Quote every line below exactly as it reads.

##############################

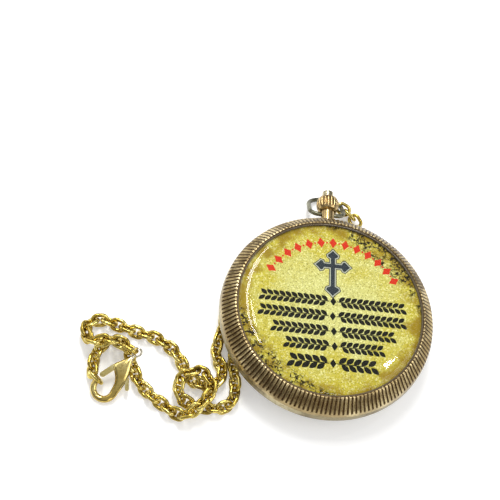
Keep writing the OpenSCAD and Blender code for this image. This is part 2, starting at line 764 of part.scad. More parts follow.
// One link, an oval of round wire that lies flat with its length along X
module link() {
  for (s = [-1, 1]) {
    translate([s * link_side / 2, 0, 0]) rotate([0, 0, -90 * s])
      rotate_extrude(angle = 180, $fn = 48) translate([link_bend_r, 0]) circle(r = link_wire_r, $fn = 16);
    translate([-link_side / 2, s * link_bend_r, 0]) rotate([0, 90, 0])
      cylinder(r = link_wire_r, h = link_side, $fn = 16);
  }
}

// A link centred at a point, lengthways along a direction and tilted about it
module link_along(centre, way, tilt) {
  translate(centre) rotate([0, -asin(way[2] / norm(way)), atan2(way[1], way[0])]) rotate([tilt, 0, 0]) link();
}

module chain_part(from_share, to_share) {
  color(chain_brass) for (i = [round(links * from_share):round(links * to_share) - 1]) {
    a = at(i * link_step);
    b = at((i + 1) * link_step);
    link_along((a + b) / 2, b - a, i % 2 == 0 ? -link_tilt : link_tilt);
  }
}

module chain_heap_top() { chain_part(0, heap_top_share); }
module chain_upper_run() { chain_part(heap_top_share, upper_run_share); }
module chain_outer_way() { chain_part(upper_run_share, outer_way_share); }
module chain_turn() { chain_part(outer_way_share, turn_share); }
module chain_inner_way() { chain_part(turn_share, inner_way_share); }
module chain_lower_run() { chain_part(inner_way_share, lower_run_share); }
module chain_heap_base() { chain_part(lower_run_share, 1); }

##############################

Written solution —
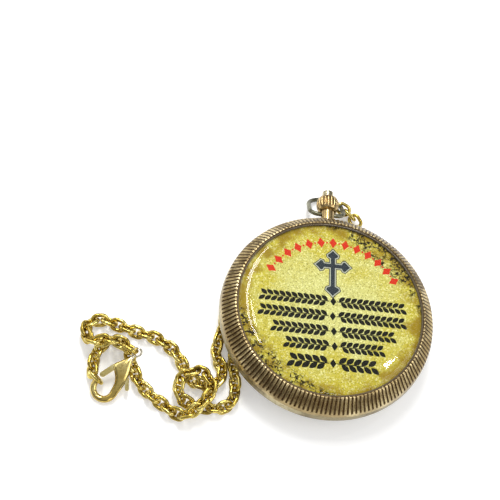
Keep writing the OpenSCAD and Blender code for this image. This is part 2, starting at line 764 of part.scad. More parts follow.
// One link, an oval of round wire that lies flat with its length along X
module link() {
  for (s = [-1, 1]) {
    translate([s * link_side / 2, 0, 0]) rotate([0, 0, -90 * s])
      rotate_extrude(angle = 180, $fn = 48) translate([link_bend_r, 0]) circle(r = link_wire_r, $fn = 16);
    translate([-link_side / 2, s * link_bend_r, 0]) rotate([0, 90, 0])
      cylinder(r = link_wire_r, h = link_side, $fn = 16);
  }
}

// A link centred at a point, lengthways along a direction and tilted about it
module link_along(centre, way, tilt) {
  translate(centre) rotate([0, -asin(way[2] / norm(way)), atan2(way[1], way[0])]) rotate([tilt, 0, 0]) link();
}

module chain_part(from_share, to_share) {
  color(chain_brass) for (i = [round(links * from_share):round(links * to_share) - 1]) {
    a = at(i * link_step);
    b = at((i + 1) * link_step);
    link_along((a + b) / 2, b - a, i % 2 == 0 ? -link_tilt : link_tilt);
  }
}

module chain_heap_top() { chain_part(0, heap_top_share); }
module chain_upper_run() { chain_part(heap_top_share, upper_run_share); }
module chain_outer_way() { chain_part(upper_run_share, outer_way_share); }
module chain_turn() { chain_part(outer_way_share, turn_share); }
module chain_inner_way() { chain_part(turn_share, inner_way_share); }
module chain_lower_run() { chain_part(inner_way_share, lower_run_share); }
module chain_heap_base() { chain_part(lower_run_share, 1); }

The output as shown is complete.